The Big Green can consistently back up such bravado, since the team has dominated Heps for the past few seasons, but that didn't keep the Crimson from taking offense at it. After all, Franklin Park is Harvard's home course.
"They were just trying to intimidate everyone," Harvard captain Caitlin Hurley said. "I was just like, 'Oh, God.' I think we can't let the name get in the way. They're not this incredible team that doesn't have any faults. We defintely have the talent to beat them."
The Crimson proved that by placing four runners--senior Jenny Martin, sophomore Margaret Schotte, junior Margaret Angell and senior Jessica Mikszweski--in a tight pack between the 10th and 15th spots. Martin and Schotte got past Dartmouth's Deirdre Milligan, an All-American last year in track, and Angell squeaked by the Big Green's Jessica King by a second.
True, three other Dartmouth runners were ahead of all these people, as the Big Green cruised to a first-place finish in front of Boston Running Club and Harvard. But the point for Harvard was to break the Dartmouth pack--because only the top five runners count for a team's score--and the Crimson did that.
"To beat Dartmouth, a team has to pull it together in very big way," Angell said. "It's going to take six weeks to do it, and this was a bench mark. The only way that we're going to beat Dartmouth is with five of us coming in and working close together."
For the men, the story was freshman David Martin. In his first collegiate race--Harvard coach Frank Haggerty held the freshmen out of the previous weekend's Fordham Invitational--Martin ran alongside sophomore Scott Muoio, and the pair finished 24th and 29th, respectively.
"Now that the freshmen are mixing it up out there, it takes a little bit of time to see how we're going to run together," David Martin said. "You'll see us work together during [future] races, and that just benefits us all."
Harvard finished in ninth place, ahead of 11th-place Brown, but the Bears' top runners didn't compete.
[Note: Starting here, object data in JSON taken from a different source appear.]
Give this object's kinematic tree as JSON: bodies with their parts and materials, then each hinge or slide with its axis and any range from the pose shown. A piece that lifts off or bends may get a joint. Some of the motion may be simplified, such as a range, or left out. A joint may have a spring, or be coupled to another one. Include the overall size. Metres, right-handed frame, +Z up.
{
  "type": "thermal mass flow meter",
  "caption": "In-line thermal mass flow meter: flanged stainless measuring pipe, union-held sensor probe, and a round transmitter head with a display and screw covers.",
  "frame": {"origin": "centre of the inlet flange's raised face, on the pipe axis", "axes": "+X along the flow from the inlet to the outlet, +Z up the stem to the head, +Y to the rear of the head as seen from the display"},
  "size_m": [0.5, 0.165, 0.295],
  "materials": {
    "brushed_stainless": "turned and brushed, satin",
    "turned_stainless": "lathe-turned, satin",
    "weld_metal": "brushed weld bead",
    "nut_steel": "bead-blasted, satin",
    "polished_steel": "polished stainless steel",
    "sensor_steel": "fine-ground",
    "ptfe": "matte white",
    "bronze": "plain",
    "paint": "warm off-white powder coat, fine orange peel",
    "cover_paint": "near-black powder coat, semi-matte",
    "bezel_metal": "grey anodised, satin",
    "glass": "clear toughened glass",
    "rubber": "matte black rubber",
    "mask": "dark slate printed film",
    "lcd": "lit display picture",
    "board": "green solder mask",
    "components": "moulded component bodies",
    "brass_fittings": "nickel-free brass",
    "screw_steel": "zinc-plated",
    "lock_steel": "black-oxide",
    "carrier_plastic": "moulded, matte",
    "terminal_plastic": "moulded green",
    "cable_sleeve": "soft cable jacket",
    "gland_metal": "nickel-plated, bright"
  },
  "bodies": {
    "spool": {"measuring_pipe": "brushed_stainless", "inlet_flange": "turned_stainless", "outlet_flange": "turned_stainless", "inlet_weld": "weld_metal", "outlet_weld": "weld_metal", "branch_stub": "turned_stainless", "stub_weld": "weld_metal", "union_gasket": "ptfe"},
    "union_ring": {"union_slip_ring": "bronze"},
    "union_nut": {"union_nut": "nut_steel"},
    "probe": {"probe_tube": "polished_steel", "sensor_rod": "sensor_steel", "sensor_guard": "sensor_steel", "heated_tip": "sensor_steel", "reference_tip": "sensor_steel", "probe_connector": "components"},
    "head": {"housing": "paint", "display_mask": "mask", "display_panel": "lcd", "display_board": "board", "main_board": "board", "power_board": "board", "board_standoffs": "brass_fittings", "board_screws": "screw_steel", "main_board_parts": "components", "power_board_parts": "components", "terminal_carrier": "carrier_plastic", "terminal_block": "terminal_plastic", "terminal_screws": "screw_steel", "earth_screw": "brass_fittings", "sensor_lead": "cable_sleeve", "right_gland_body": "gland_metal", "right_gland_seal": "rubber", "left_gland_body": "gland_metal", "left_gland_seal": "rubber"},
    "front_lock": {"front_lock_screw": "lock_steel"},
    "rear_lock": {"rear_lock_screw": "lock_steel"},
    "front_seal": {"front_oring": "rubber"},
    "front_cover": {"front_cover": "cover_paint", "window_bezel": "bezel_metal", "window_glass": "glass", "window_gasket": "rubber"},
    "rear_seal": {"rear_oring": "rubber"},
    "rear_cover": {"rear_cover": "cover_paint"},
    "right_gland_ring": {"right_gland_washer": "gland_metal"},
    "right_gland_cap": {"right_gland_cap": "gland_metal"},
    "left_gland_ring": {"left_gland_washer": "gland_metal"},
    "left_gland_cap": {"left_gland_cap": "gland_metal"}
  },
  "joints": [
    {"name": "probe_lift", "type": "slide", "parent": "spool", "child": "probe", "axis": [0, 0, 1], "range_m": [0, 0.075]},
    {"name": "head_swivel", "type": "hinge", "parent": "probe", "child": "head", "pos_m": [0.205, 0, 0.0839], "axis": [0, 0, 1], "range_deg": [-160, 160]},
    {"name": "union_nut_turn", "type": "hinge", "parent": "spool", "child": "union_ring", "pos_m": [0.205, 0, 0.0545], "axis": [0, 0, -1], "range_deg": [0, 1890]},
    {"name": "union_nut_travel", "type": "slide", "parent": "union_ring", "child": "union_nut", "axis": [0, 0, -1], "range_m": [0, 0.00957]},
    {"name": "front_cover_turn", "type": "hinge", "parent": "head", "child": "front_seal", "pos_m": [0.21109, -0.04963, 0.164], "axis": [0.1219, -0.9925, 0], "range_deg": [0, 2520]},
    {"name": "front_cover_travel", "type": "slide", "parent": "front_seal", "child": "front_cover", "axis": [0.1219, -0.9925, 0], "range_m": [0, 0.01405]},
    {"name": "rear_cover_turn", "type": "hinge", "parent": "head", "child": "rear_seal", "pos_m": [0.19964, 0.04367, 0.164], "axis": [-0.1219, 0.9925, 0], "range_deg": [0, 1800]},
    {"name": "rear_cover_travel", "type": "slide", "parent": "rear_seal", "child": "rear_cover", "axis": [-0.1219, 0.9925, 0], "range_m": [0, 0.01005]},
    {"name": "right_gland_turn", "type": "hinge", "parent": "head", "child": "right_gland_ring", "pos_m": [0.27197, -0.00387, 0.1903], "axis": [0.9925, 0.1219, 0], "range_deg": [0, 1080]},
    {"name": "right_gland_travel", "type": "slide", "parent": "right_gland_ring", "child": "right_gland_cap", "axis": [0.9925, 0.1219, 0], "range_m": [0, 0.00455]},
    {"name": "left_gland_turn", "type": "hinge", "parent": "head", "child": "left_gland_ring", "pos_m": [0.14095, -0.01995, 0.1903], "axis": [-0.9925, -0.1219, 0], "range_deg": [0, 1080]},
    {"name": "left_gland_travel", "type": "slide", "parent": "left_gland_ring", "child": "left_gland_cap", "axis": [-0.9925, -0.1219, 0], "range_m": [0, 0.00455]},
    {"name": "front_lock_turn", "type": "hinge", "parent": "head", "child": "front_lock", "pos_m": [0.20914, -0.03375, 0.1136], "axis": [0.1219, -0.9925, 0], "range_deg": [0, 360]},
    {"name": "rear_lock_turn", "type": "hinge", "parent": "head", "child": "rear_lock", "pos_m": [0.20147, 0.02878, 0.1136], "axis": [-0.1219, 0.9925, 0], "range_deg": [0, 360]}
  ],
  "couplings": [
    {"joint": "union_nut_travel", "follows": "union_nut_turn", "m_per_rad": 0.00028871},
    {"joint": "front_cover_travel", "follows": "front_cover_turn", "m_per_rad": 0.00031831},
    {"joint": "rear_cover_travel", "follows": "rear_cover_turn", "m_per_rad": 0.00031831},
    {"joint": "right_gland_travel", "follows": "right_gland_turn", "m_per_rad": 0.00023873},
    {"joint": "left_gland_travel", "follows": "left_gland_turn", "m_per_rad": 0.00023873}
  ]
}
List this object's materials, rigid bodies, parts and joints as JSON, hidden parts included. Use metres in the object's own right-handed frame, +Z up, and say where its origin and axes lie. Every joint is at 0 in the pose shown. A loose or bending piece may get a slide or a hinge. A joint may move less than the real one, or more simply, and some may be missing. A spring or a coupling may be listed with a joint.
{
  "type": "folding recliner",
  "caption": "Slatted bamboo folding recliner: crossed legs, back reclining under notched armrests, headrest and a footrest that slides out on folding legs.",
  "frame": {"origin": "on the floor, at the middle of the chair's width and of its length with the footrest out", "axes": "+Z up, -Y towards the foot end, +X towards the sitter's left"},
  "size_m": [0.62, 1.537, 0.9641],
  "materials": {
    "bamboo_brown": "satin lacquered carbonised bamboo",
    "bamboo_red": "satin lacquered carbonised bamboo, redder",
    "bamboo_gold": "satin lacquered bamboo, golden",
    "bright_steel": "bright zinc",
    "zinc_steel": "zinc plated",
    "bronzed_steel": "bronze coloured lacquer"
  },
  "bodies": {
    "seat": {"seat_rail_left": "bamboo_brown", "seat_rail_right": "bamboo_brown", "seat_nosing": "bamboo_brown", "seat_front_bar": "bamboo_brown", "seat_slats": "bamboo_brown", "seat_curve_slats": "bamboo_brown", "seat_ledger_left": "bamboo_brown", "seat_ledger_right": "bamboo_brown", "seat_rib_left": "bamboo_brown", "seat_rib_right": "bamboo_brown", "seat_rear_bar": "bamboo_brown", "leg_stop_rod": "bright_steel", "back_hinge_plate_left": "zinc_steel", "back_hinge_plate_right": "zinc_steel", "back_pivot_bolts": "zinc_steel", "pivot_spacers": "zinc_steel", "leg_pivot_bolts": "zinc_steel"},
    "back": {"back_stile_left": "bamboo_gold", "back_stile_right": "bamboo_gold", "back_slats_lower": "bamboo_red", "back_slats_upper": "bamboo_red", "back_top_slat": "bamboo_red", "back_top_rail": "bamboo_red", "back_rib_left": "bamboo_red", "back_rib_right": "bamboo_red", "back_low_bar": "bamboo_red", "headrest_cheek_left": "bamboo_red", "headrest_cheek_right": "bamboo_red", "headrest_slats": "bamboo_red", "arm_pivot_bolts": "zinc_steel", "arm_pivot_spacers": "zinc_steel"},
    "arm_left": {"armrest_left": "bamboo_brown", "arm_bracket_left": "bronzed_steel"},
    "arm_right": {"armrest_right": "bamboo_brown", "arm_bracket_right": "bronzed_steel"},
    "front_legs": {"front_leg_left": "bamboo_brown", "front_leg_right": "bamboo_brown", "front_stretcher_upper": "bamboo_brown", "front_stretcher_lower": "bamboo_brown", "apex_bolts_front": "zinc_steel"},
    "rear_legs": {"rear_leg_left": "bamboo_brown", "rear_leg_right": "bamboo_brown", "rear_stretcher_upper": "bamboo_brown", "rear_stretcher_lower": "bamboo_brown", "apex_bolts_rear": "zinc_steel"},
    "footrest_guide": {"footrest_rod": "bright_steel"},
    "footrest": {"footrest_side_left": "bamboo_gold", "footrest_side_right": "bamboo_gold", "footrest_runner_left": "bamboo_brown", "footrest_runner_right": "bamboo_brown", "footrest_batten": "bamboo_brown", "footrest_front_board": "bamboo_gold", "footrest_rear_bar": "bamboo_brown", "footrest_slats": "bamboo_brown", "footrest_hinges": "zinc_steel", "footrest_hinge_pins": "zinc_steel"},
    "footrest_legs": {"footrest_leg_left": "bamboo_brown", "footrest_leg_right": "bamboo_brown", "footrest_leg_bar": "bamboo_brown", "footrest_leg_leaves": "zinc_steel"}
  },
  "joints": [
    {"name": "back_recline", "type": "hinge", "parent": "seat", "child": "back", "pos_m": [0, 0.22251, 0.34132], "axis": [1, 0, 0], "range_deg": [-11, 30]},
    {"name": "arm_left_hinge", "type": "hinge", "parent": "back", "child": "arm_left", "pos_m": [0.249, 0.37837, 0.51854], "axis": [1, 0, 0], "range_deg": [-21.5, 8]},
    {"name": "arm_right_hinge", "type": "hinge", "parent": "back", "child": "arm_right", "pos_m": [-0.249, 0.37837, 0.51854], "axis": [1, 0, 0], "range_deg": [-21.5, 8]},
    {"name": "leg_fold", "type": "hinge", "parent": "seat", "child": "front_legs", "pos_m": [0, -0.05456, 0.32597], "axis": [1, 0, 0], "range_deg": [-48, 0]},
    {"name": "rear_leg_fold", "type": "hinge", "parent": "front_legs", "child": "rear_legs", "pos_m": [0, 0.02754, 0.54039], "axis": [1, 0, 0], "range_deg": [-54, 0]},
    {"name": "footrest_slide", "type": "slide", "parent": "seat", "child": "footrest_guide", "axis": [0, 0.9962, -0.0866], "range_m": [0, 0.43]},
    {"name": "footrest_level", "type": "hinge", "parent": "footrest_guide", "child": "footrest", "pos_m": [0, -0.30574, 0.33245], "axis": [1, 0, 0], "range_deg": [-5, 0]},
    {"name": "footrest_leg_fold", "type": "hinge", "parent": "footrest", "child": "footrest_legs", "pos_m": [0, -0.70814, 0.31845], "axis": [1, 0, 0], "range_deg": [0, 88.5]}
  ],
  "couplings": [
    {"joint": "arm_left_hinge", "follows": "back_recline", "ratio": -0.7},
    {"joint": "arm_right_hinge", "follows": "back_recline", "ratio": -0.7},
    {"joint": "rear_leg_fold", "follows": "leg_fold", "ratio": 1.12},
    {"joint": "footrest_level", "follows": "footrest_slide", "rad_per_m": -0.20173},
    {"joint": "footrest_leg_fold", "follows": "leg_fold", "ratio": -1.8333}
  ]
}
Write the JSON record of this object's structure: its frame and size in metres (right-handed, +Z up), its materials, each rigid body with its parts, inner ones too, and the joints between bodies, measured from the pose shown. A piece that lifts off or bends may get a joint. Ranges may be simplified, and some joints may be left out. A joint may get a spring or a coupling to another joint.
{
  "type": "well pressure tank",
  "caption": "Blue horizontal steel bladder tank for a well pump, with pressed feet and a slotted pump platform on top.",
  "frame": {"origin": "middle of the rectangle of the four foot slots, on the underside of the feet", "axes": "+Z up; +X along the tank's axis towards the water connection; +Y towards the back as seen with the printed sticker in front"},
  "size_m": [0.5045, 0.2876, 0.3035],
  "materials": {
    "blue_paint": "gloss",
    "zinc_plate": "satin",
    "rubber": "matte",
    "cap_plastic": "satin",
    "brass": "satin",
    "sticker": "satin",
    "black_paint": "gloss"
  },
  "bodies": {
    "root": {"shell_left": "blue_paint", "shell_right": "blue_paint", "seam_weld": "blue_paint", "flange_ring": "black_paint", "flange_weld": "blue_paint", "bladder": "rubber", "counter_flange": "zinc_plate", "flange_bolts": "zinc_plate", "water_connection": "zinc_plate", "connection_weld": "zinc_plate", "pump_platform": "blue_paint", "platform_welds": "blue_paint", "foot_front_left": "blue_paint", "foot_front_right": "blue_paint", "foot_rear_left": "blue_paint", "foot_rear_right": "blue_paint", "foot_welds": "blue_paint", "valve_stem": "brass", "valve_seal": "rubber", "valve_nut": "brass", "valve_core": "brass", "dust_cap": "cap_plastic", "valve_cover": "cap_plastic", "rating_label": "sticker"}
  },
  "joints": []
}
Dartmouth came in second behind New Balance.
Captain Brian Dunkle and sophomore Joseph Johnson finished in 46th and 51st place, respectively, while freshman Darren Dineen (64th) and junior Joel Tetreault (66th) were the Crimson's next runners.
It wasn't an awesome race for Harvard by any means, but it does show a bit of promise for a squad that lost its top two runners going into this year, seniors Ian Carswell and Killian Lonergan.
"We seem to be coming together as a team, rather than a group of individuals," Dunkle said.